Rhode Island taxpayers "would be asked to contribute up to" $120M over 30 years to support an $85M ballpark and parking garage that the new Triple-A Int’l League Pawtucket Red Sox owners "want to build on 9 1/2 acres" in Providence, according to a front-page piece by Kate Bramson of the PROVIDENCE JOURNAL. The team is asking the city "to waive all city real-estate taxes for 30 years and change city zoning so a ballpark is a permitted use on the site." PawSox President James Skeffington yesterday said that the owners "will ask state legislators to authorize state payments" of $5M a year for 30 years "to lease the ballpark from the team owners." But the owners "would then pay the state" $1M to "sublease the stadium back." That would "require taxpayers to pay up to" $4M a year over 30 years, totaling up to $120M. Skeffington said that the team would pay $70M "to build the stadium," $5M to relocate Narragansett Bay Commission and National Grid utilities and $10M to "cover its share of a 750-car parking garage." The team would "co-own that garage -- and share its revenue -- with the developer of the nearby South Street Landing project." Team owners said that they "want the ballpark to reflect the architectural character of the surrounding neighborhood." Artists' renderings "show brick exterior walls, exposed structural steel, high arched openings and a lighthouse." The design includes "an elevated walkway around the entire concourse, with views of the Providence River, a kids' wiffle-ball corner and three acres of landscaped public open space." Skeffington expects that the ballpark "would be used about 100 days a year -- at least 72 home baseball games, 12-14 college football games" for Brown Univ. and the Univ. of Rhode Island, and "high school and college hockey and lacrosse games" (PROVIDENCE JOURNAL, 4/16). Populous is the architect of record. The firm’s David Bower and Mike Sabatini are leading the project in tandem with DAIQ, the designer of Fenway Park upgrades (Don Muret, Staff Writer).

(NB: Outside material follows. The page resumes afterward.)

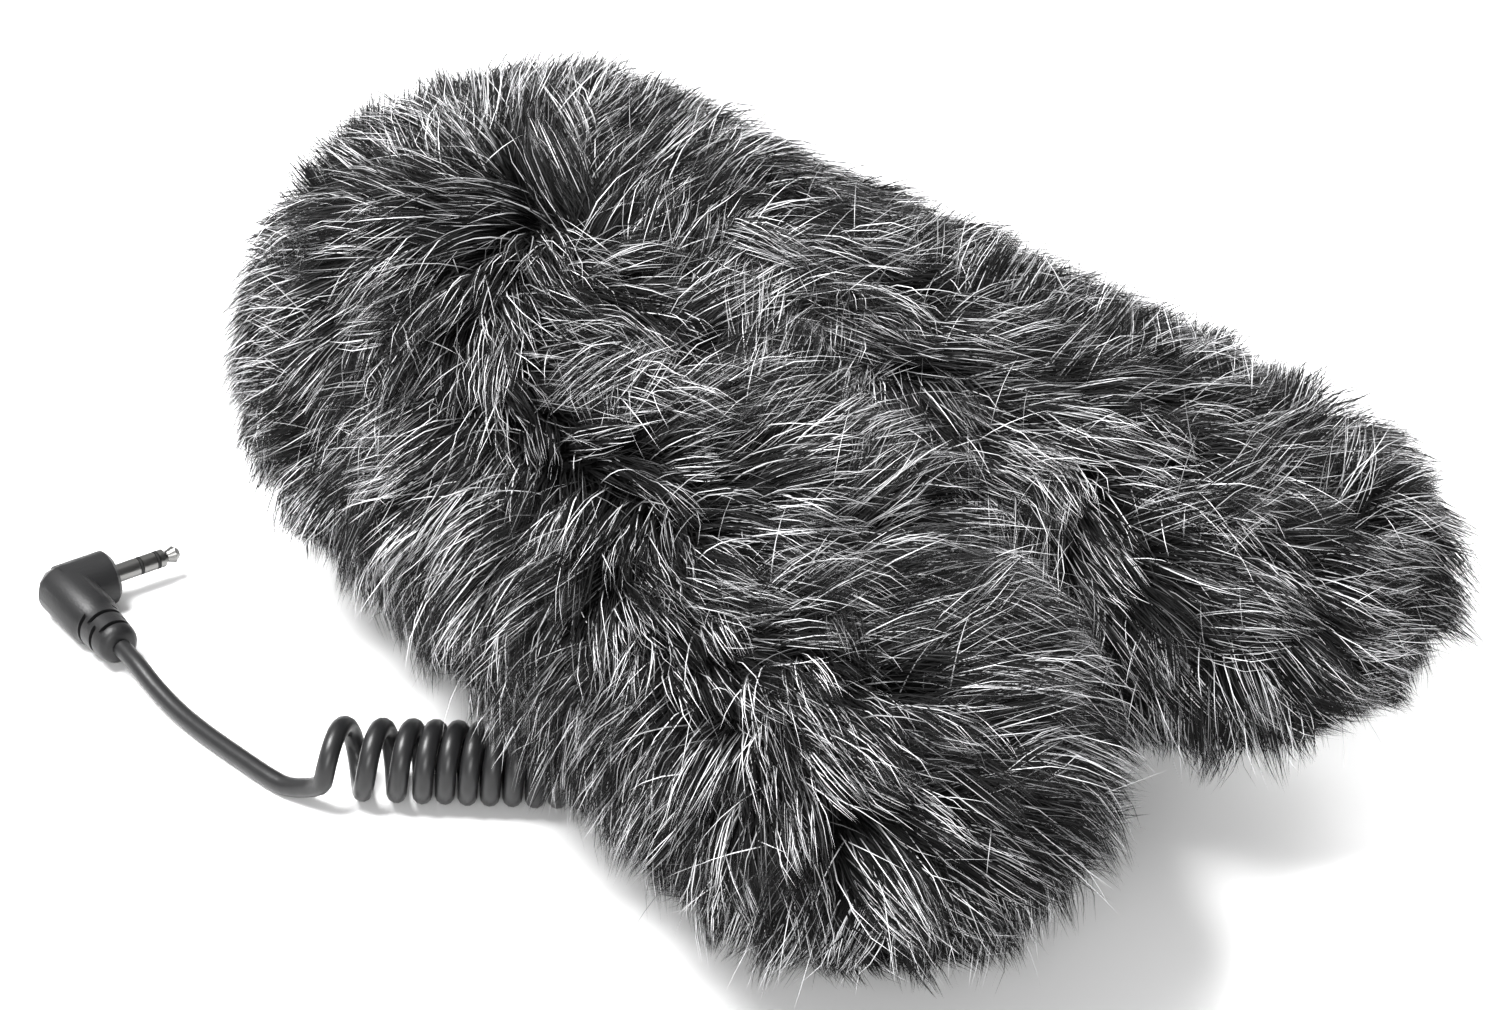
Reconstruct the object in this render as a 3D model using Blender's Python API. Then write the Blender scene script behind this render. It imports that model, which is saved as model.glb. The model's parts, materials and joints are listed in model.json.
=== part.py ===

WHAT CAN BROWN DO FOR YOU? In Boston, Callum Borchers notes the team "would own the stadium, but not the ground on which it would be built." Skeffington "proposed paying Brown and the state $1 apiece annually for use of the land." Brown Univ. President Christina Paxson "has endorsed the project, but feedback from government officials wasn’t as positive" (BOSTON GLOBE, 4/16).